The children must have heard their parents talking at home about the economy and that Santa has had to trim back a little bit this year, he said.
For the most part the one big items include Xbox 360s and PSP game systems.
"One or two have asked for big flat screen TV's to play their games one," he said.
However, the kids are still excited, he said. And Best said he still runs across adults who want to sit in Santa's lap.
"It seems sometimes they get more of a kick out of it than the children. It seems that regardless of age, Santa puts a sparkle in a person."
And Santa's helpers also hear plenty of heart warming stories, too.

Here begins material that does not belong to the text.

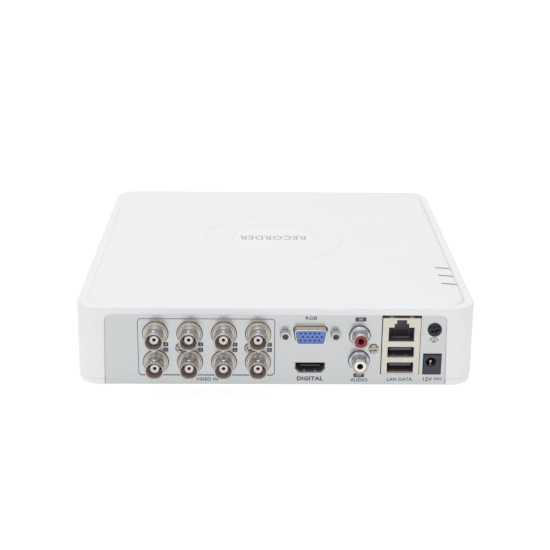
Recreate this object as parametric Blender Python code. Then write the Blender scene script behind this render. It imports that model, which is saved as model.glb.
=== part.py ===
"""Small desktop video recorder: white moulded case, connector panel, main board and 3.5 inch hard disk.

Lengths are in millimetres and are turned into metres when a mesh is made. +X is to the right of
someone facing the connector panel, the panel faces -Y, and +Z is up. The origin is at the middle of
the footprint, at the height of the surface that the feet stand on.
"""

import math

import bmesh
import bpy
from mathutils import Vector

MM = 0.001

# ---- Driving dimensions -------------------------------------------------------------------------

HALF_WIDTH = 100.0
BODY_CENTRE_Y = 5.0
BACK = BODY_CENTRE_Y - HALF_WIDTH
TOP = 45.0
CORNER_RADIUS = 12.0
CORNER_STEPS = 5
STRAIGHT_STEPS = 10
GAP = 0.3

FLOOR_BOTTOM = 2.0
FLOOR_TOP = 4.4
BASE_RIM_TOP = 5.7
COVER_BOTTOM = BASE_RIM_TOP + GAP
CEILING = TOP - 2.0

PANEL_FACE = BACK + 1.0
PANEL_THICKNESS = 1.0
PANEL_HALF_WIDTH_TOP = 84.3
PANEL_HALF_WIDTH_FOOT = 85.4
PANEL_CORNER_RADIUS = 2.8
WINDOW_TOP = 40.4
PANEL_FOOT = 2.2
BEHIND_PANEL = -PANEL_THICKNESS - GAP

BNC_COLUMNS = (-59.9, -42.9, -25.9, -8.9)
BNC_ROWS = (30.0, 14.6)
BNC_REACH = 11.0
PANEL_SCREWS = ((-47.6, 22.3), (-13.3, 22.3), (48.9, 22.1))
GROUND_SCREW = (79.0, 32.6)
VGA_CENTRE = (17.1, 30.2)
VGA_REACH = 4.6
JACKSCREW_HALF_SPACING = 12.5
DIGITAL_VIDEO_CENTRE = (17.2, 11.8)
DIGITAL_VIDEO_BACK = -11.0
AUDIO_X = 41.75
AUDIO_ROWS = (29.3, 15.8)
NETWORK_CENTRE_X = 62.45
NETWORK_HALF_WIDTH = 9.45
NETWORK_TOP = 38.9
DC_CENTRE_X = 78.6
DC_HOLE = (78.0, 14.9)
DC_HALF_WIDTH = 4.4
DC_FOOT = 8.4
DC_TOP = 19.3

BOARD_BOTTOM = 6.4
BOARD_TOP = 8.0
ON_BOARD = BOARD_TOP + GAP
BOARD_HALF_WIDTH = 84.0
BOARD_BACK = -92.4
BOARD_FRONT = -8.0
BOARD_POSTS = [(x, y) for x in (-78.0, 78.0) for y in (-80.0, -14.0)]

CASE_SCREWS = [(x, y) for x in (-89.0, 89.0) for y in (-87.0, 97.0)]
FEET = [(x, y) for x in (-80.0, 80.0) for y in (-75.0, 85.0)]
INDICATOR_ROWS = (-62.0, -50.2, -38.6)
INDICATOR_SLANT = -0.2
SLOT_START = 86.2
SLOT_END = 94.9
EMBLEM_CENTRE = (0.0, 9.5)
EMBLEM_RADIUS = 23.5

DISK_CENTRE = (0.0, 47.8, FLOOR_TOP + GAP)
DISK_HALF_LENGTH = 73.5
DISK_HALF_WIDTH = 50.8
SPINDLE = (-21.0, 0.0)
PLATTER_RADIUS = 47.5
ARM_PIVOT = (33.0, -26.0)
ARM_LENGTH = 52.0
ARM_PARK_ANGLE = math.radians(102.4)

FACING_BACK = (math.radians(90), 0.0, 0.0)
FACING_DOWN = (math.radians(180), 0.0, 0.0)


# ---- Materials ----------------------------------------------------------------------------------

def linear(value):
    """An sRGB value of 0 to 255 as scene-linear light."""
    share = value / 255
    return share / 12.92 if share <= 0.04045 else ((share + 0.055) / 1.055) ** 2.4


def material(name, colour, roughness, metallic=0.0):
    """One Principled BSDF material; colour is sRGB, 0 to 255."""
    made = bpy.data.materials.new(name)
    made.use_nodes = True
    shader = made.node_tree.nodes["Principled BSDF"]
    shader.inputs["Base Color"].default_value = [linear(v) for v in colour] + [1.0]
    shader.inputs["Roughness"].default_value = roughness
    shader.inputs["Metallic"].default_value = metallic
    return made


# ---- Mesh makers --------------------------------------------------------------------------------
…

Best has not been on Seymour Johnson Air Force Base this year, but in years past has heard want lists that "will pull out your heart," he said. The children there normally want their father or mother to be home for Christmas.
"There was a little girl last year at the library who had a classmate in school who was sick," he said. "What she wanted was for him to be better so that he could go back to school."
Sometimes children are a bit leery of Santa and want to hang back, he said. In some of those case the parents actually make the situation worse by pushing the child to sit in Santa's lap, he said.
First-graders believe. Second-graders cling to the belief and third-graders still want to believe, he said.
Some children bring reindeer feed and want to know where the reindeer and sleigh are.
"I tell them the reindeer have to stay at the North Pole and rest up for the trip and that the sleigh is being loaded up with presents," he said. "My ending line is leave the milk and cookies out -- that keeps old Santa Claus coming back."
Jack Curl, 84, another one of Santa's official helpers, has had plenty of experience in the red suit. He has been listening to children's holiday wishes since the late 1960s -- when his now-grown children were in elementary school.
Over the years, Curl has had some "crazy" questions from children, but he said the most unusual was a child who asked him to prove he was the real Santa -- by producing his sleigh and reindeer.
Being one of Santa's helpers at the Empty Stocking Fund Party, Curl knew exactly how to answer that question.
"That's when the party used to be at the old theater," Curl said. "I told him that when I flew over, the parking lot was so crowded and there was not enough room to land there so I landed at the base and the good airmen were looking after the reindeer and would have them ready for me to leave."
Another time a youngster looked Santa's helper straight in the eye and told him in a serious tone that he wasn't the real Santa; he was a fake.
"I said, 'You really think so?" Curl said.
The boy answered yes.
"I told him Santa knows where everybody lives and I know where your house is and this year I'll just skip yours. He looked at me and said, 'Then again, maybe you are real."
Curl said Christmas is his favorite time of year and he gets a kick out of being Santa's helper.
Curl finds that most children do believe in the jolly old elf. And sometimes he takes the youngsters by surprise.
He was dressed in his Santa suit one year -- and driving his demolition derby car.
When he stopped at the light, he looked over and saw a couple of wide-eyed children.
"I told them Santa traded in his sleigh for a new car this year," Curl said.
But not every child is ready to accept Santa at face value. Some are cautious.
"This year there was one child who would stand there and wave to me," he said. "He'd get about three feet away from me and put the brakes on. His daddy had to get hold of him and take him around me. They couldn't convince him nohow to stop and see me."
Of course, children are not the only ones who want to tell Santa's helper what they want for Christmas.
One year, some of the students from Wayne Community College who were helping out at the Empty Stocking Fund party as translators came and sat on each knee and gathered all around Curl to have their photo taken with him.
Then there was the woman from the Continental Society who sat on his knee just to chat for a few minutes.
Curl's wife keeps telling him he's getting older now and should consider retiring as Santa's helper.
But as long as he can do it, he will help Santa out at Christmastime.